Главным его делом в эмиграции оказалось «Путешествие Глеба», автобиографическая книга, которой Зайцев отдал почти два десятка лет. Ее первая часть, «Заря», появилась в печати еще перед войной, четвертая, заключительная — «Древо жизни» — была напечатана в 1953-м, уже в Нью-Йорке, где открылось издательство имени Чехова, публиковавшее в основном старых авторов с именами. Только в заключительном томе Зайцев, и то мимоходом, коснулся эмиграции, сказав о «другой жизни», когда «нет Москвы, нет былого, все это осталось там, и живет лишь в душе». Три предшествующих книги посвящены далекому детству и юности героя, будущего писателя, которому дано запечатлевать нечто трудноуловимое, но прекрасное — «ночь, одиночество, полет под звездами, среди туманов не известной никому реки, несущейся и проносящейся», — тайны и поэзию бытия, переданные даже не столько словами, а ритмом: тонкой нюансировкой самых мимолетных оттенков лирического чувства. Таким писателем был сам Зайцев, когда работал над «Голубой звездой» и «Тихими зорями», создавшими ему реноме лучшего импрессиониста в русской литературе.

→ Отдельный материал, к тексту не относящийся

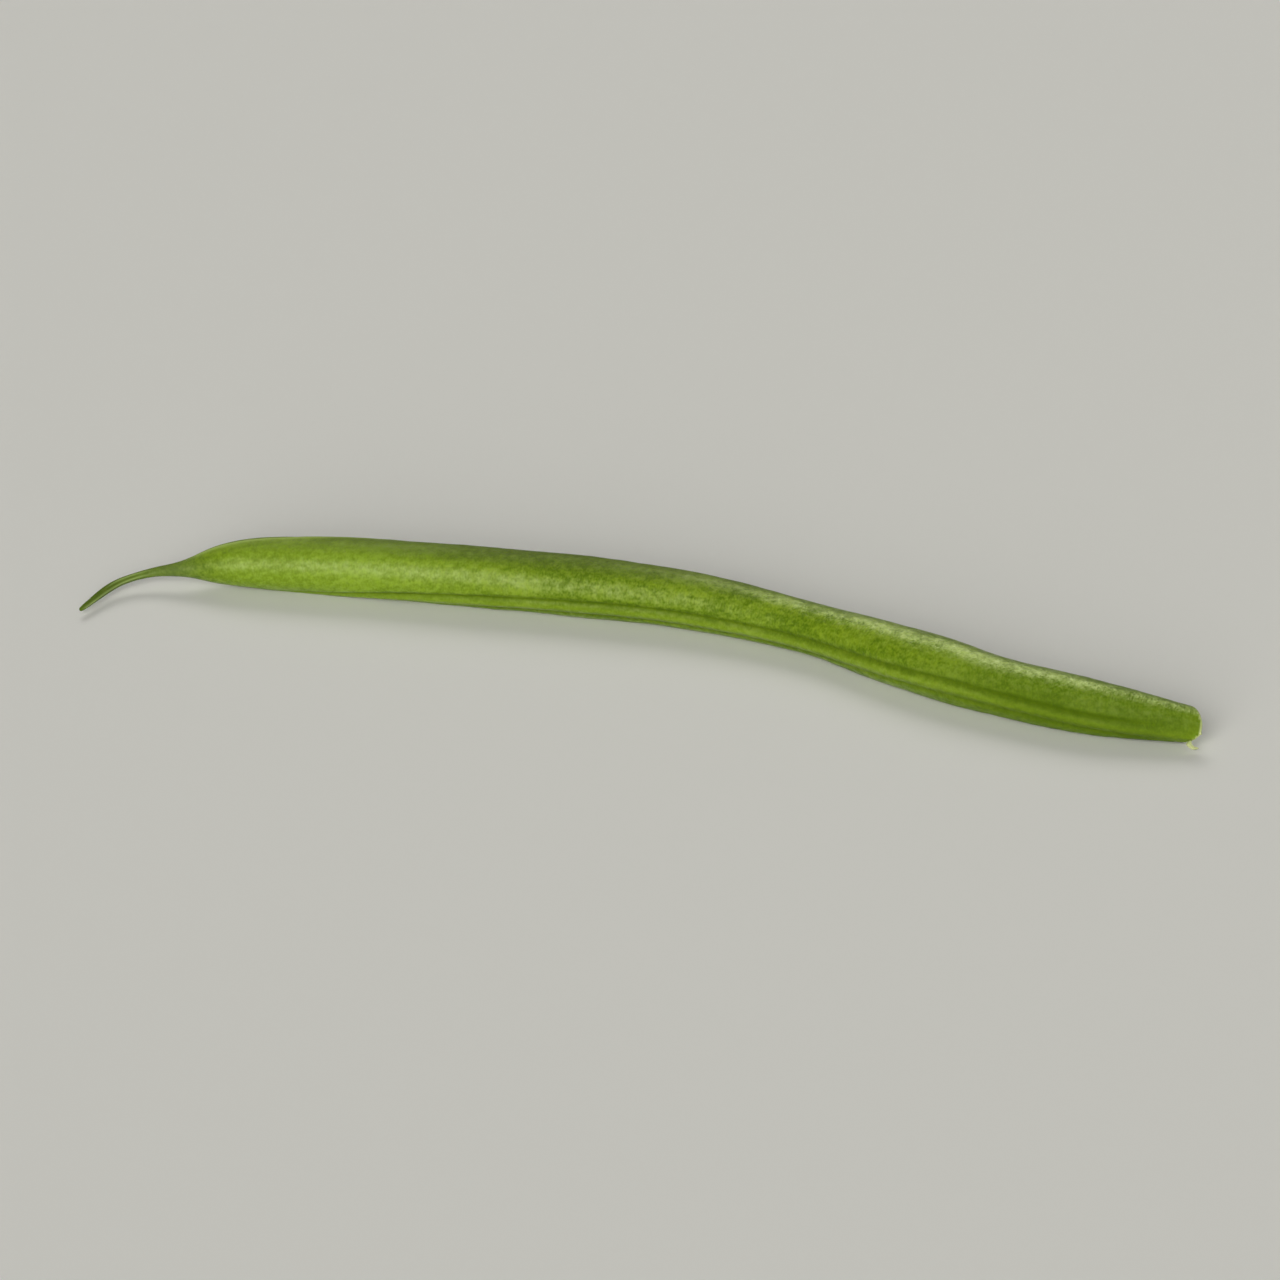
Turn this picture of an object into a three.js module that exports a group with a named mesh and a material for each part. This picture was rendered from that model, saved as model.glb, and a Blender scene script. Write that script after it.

Переносясь памятью в давно ушедшую эпоху, он меньше всего заботился о том, чтобы воссоздать ее полно и объективно, в трагическом величии тогдашних событий. «Путешествие Глеба» — только история одной жизни с ее небурными драмами и великой радостью конечного обретения самой важной правды, которую дано постичь человеку, — правды христианства. Это странствие начинается в полусказочных борах над Окой, где поляны сплошь покрыты ландышами, и через тихую, сонную Калугу, через Императорское техническое училище в Лефортове, на Коровьем броду, через московскую беспечную и радостную жизнь последних дооктябрьских лет приводит в Париж, раскинувшийся на сине-зеленых холмах.